Coup sur coup, le directeur de l’Espace Glenmor de Carhaix a été licencié, et le budget du Théâtre du Pays de Morlaix s’est vu amputer de 40 %. La mairie de Carhaix est à gauche, celle de Morlaix à droite : à défaut d’autre chose, l’inconséquence politique est bien partagée. N’y a-t-il que les élus pour ne pas voir ce qui se passe d’intéressant dans leurs villes ?
Glaciale fin d’année dans le Finistère. Le climat n’est pas en cause, mais les décisions incompréhensibles de deux maires. À Carhaix, Christian Troadec vire Daniel Thénadey, directeur de l’Espace Glenmor depuis son ouverture en 2001. L’intéressé, convoqué une semaine avant Noël pour le renouvellement de son contrat de travail, se voit notifier que sa collaboration s’arrêtera le 31 décembre. On est en plein milieu de saison et il reste six spectacles à accueillir ? Tant pis, la municipalité se débrouillera : « On peut faire sans » un directeur artistique, déclare sans rire le maire au Télégramme (30 décembre). À Morlaix, Agnès Le Brun supprime 40 % de la subvention annuelle du Théâtre du Pays de Morlaix. Le directeur, René Peilloux, s’inquiète de ne plus pouvoir faire fonctionner le théâtre après le 31 mai ? Tant pis, il faut faire des économies.
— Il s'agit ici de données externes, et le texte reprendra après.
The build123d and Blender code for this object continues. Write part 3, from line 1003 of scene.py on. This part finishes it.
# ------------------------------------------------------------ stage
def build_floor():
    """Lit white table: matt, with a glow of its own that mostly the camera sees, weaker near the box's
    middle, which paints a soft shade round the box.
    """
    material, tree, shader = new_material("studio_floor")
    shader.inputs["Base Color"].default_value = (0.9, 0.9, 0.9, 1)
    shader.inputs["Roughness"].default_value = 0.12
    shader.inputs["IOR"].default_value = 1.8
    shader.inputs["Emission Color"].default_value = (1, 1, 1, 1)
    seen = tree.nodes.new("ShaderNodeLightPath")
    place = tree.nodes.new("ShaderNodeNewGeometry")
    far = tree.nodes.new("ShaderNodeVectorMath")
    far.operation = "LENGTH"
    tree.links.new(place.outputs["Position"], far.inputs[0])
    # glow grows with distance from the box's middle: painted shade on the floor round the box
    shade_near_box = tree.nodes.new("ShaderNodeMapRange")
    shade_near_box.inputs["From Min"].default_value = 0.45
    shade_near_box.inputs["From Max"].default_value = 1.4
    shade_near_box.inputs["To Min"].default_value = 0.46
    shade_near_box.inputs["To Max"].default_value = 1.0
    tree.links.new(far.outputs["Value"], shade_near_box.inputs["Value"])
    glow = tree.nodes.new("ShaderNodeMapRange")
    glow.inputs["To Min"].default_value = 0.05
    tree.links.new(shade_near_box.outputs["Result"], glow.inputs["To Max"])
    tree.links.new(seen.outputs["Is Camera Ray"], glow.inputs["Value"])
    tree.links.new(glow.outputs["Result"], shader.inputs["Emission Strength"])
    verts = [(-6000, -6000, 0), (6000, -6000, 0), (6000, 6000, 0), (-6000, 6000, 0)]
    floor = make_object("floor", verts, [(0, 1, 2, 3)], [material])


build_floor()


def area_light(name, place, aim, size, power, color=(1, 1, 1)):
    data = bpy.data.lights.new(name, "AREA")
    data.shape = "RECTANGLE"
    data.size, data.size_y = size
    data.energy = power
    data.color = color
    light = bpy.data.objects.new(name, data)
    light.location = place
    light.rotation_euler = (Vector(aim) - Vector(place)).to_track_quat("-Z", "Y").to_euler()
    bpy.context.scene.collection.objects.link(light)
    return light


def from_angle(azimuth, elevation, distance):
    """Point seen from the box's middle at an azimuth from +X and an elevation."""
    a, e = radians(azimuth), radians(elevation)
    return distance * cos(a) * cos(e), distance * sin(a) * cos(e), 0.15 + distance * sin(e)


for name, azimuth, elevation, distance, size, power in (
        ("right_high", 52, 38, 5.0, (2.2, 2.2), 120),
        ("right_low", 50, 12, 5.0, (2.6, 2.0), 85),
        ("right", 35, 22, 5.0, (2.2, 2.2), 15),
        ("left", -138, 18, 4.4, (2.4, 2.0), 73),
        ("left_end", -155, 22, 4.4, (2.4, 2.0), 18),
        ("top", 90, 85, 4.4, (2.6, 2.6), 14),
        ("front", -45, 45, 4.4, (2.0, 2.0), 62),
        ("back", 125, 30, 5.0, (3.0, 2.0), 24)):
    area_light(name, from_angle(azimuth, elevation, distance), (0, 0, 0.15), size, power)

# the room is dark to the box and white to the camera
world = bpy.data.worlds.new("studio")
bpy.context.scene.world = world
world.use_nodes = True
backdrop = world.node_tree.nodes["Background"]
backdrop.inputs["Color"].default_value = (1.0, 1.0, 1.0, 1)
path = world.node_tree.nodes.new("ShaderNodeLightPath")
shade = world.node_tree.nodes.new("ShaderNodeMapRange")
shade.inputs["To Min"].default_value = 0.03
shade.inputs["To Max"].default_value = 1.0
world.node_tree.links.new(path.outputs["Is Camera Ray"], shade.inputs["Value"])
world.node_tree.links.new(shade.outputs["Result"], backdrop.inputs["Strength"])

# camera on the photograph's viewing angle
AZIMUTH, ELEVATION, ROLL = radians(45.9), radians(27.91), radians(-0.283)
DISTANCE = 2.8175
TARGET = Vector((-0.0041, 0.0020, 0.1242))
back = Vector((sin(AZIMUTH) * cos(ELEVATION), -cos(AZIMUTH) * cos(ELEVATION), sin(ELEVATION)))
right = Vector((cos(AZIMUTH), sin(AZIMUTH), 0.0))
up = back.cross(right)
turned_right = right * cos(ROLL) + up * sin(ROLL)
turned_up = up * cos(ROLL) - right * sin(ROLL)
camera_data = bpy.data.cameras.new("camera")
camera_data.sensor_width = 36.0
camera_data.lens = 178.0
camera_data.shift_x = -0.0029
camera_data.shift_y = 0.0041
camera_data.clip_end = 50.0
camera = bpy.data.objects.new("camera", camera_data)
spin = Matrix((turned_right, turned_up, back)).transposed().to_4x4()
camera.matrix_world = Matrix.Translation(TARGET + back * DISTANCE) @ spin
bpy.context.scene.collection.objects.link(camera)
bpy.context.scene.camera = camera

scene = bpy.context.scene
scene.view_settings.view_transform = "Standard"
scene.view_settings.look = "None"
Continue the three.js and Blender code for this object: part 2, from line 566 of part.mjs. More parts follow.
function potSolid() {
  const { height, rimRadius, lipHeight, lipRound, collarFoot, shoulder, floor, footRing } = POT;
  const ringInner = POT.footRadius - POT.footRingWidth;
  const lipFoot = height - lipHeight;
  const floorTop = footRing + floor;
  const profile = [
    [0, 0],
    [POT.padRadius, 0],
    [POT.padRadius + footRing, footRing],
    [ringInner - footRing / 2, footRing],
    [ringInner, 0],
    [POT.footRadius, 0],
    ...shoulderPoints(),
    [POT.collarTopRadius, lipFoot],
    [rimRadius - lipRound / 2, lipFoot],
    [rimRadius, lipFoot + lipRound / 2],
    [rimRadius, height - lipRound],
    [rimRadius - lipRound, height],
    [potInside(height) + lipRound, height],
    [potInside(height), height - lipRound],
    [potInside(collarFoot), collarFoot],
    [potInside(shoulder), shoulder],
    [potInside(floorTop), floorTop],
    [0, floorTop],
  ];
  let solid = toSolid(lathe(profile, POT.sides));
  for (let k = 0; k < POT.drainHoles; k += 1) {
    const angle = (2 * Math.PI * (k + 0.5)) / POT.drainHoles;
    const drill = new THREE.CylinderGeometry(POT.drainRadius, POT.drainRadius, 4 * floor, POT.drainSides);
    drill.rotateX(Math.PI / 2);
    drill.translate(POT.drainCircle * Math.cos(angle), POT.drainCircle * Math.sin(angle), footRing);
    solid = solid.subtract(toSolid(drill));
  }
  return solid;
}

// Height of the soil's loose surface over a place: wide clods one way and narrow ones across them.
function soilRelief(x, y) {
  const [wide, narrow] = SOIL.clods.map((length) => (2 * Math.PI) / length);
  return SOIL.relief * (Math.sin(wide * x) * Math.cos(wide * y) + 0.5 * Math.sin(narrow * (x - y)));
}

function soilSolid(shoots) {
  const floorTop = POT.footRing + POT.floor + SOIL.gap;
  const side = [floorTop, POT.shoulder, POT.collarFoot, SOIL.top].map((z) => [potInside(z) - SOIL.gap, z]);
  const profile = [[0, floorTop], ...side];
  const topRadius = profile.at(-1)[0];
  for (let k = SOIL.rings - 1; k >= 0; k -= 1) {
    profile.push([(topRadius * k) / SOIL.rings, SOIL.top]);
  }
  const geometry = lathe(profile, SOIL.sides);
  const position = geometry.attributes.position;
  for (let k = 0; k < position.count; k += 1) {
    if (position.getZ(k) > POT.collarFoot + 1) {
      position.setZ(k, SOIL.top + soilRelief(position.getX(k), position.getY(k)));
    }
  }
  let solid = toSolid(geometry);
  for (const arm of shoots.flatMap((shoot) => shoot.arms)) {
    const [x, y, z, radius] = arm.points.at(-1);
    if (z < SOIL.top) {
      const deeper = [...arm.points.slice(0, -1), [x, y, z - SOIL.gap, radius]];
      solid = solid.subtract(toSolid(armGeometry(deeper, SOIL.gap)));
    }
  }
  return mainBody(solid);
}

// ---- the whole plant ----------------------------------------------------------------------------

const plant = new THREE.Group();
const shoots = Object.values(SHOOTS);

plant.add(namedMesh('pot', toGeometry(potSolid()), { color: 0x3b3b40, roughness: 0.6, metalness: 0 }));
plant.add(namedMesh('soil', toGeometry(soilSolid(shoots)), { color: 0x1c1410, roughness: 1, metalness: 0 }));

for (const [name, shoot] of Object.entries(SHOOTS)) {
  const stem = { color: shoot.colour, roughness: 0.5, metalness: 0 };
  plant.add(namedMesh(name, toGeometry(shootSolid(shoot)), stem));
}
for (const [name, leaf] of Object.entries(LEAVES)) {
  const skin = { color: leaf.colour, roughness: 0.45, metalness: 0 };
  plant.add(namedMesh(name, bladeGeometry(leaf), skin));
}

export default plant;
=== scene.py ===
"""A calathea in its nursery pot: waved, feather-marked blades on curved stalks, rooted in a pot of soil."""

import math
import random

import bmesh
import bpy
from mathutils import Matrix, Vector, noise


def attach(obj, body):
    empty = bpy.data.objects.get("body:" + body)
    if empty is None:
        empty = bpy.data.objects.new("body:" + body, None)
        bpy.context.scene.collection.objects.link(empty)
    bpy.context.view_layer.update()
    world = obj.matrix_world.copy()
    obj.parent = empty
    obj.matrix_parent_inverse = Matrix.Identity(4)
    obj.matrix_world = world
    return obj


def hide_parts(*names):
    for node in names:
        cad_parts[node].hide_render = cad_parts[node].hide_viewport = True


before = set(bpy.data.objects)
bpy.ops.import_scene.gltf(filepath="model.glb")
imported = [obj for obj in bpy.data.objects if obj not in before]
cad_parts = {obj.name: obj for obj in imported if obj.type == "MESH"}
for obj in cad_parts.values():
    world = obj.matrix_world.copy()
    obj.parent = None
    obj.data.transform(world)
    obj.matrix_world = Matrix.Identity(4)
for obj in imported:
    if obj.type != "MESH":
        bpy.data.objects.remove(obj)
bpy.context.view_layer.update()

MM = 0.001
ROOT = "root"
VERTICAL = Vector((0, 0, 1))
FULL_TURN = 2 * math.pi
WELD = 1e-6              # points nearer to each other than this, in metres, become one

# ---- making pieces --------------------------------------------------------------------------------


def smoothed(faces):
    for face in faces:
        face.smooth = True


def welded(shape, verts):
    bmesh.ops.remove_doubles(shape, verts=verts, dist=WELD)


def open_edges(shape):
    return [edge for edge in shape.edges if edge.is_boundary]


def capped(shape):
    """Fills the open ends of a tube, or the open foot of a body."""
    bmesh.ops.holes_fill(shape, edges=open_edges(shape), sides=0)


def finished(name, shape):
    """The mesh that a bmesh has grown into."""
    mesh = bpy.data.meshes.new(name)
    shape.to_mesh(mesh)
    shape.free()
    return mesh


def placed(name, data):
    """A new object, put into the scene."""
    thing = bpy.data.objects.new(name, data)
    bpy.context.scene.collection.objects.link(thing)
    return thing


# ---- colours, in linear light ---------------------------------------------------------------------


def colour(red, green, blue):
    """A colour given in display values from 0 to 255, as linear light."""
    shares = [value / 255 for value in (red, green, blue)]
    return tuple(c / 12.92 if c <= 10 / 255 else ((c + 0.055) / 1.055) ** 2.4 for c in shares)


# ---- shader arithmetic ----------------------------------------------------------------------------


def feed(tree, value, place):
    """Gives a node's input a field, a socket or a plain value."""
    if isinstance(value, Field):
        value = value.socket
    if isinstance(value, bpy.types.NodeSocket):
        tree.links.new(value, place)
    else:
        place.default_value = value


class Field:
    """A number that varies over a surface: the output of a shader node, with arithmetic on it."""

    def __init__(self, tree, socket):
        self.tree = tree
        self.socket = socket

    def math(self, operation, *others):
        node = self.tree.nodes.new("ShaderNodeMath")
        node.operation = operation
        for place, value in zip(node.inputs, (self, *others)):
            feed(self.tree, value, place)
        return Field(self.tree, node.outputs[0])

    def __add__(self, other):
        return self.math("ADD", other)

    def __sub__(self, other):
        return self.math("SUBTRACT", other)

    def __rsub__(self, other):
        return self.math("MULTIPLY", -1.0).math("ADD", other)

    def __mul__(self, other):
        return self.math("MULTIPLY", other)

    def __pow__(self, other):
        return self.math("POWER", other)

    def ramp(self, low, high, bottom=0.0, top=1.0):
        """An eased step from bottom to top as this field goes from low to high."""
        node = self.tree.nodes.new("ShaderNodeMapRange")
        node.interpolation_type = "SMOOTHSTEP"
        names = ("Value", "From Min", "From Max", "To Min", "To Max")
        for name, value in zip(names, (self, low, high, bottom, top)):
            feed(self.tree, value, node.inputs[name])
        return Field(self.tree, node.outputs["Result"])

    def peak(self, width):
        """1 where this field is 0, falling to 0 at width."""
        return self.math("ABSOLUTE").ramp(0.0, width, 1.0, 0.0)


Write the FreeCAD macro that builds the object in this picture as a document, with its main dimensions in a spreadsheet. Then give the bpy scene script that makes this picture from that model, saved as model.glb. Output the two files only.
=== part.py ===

Ni le maire de gauche (Verts-UDB-gauche alternative) de Carhaix, élu en 2001 et réélu cette année, ni la maire divers droite de Morlaix, élue au printemps, ne reprochent aux salles qu’ils financent un échec public ou artistique. Christian Troadec évoque certes sur Libérennes un différend sur la programmation, mais on y perçoit surtout la conclusion d’une rivalité de personnes, et la volonté de se débarrasser d’un lieu de culture pour en faire un centre de congrès rentable. Agnès Le Brun, elle, se justifie par l’endettement de la ville et le fait que le théâtre devrait être du ressort du Pays et non de la commune, mais on peut douter que commencer par asphyxier financièrement une structure soit un préalable de bonne foi pour entamer une négociation sur son avenir.
Dans les deux cas, le résultat est la mise en danger de propositions artistiques originales (l’Espace Glenmor est orienté vers les musiques du monde, le Théâtre du Pays de Morlaix accueille spectacles et créations exigeants), et de lieux qui avaient su impulser une dynamique dans des territoires qui se plaignent souvent à juste titre d’être délaissés.
Loin de nous l’idée de signer un chèque en blanc à Daniel Thénadey et René Peilloux, que nous ne connaissons d’ailleurs pas personnellement : peut-être ont-ils fait des erreurs. Mais encore faudrait-il les leur reprocher, et qu’on sache de quoi l’on parle. À en juger par la qualité de la programmation des salles dont ils ont la charge — et c’est bien l’essentiel, non ? —, nous ne pouvons que les assurer de notre soutien.